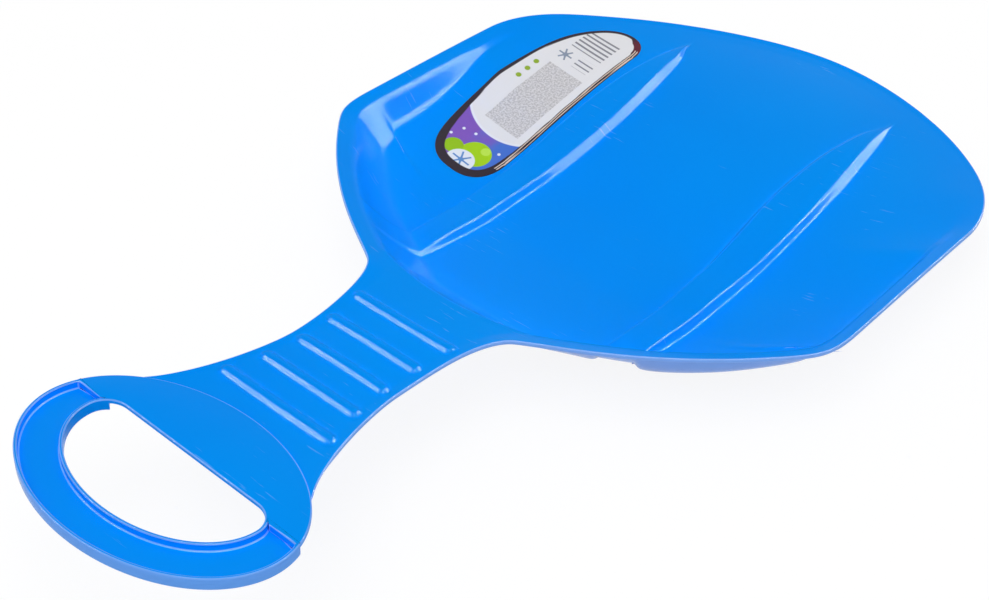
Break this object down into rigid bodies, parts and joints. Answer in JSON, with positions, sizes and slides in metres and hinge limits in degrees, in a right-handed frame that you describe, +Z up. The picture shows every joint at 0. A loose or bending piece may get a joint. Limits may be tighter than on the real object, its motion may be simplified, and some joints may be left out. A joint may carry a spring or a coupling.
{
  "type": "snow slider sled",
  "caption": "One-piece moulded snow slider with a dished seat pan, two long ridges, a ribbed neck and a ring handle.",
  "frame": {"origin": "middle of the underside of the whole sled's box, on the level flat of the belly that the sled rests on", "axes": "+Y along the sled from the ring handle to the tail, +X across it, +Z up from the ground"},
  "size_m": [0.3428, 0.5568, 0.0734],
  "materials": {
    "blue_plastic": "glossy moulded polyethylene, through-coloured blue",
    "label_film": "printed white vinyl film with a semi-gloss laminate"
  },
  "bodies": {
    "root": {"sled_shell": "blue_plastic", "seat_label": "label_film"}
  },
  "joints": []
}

What is expected: Return all lines of the material above in which the word "with" occurs.

Response:
Break this object down into rigid bodies, parts and joints. Answer in JSON, with positions, sizes and slides in metres and hinge limits in degrees, in a right-handed frame that you describe, +Z up. The picture shows every joint at 0. A loose or bending piece may get a joint. Limits may be tighter than on the real object, its motion may be simplified, and some joints may be left out. A joint may carry a spring or a coupling.
  "caption": "One-piece moulded snow slider with a dished seat pan, two long ridges, a ribbed neck and a ring handle.",
    "label_film": "printed white vinyl film with a semi-gloss laminate"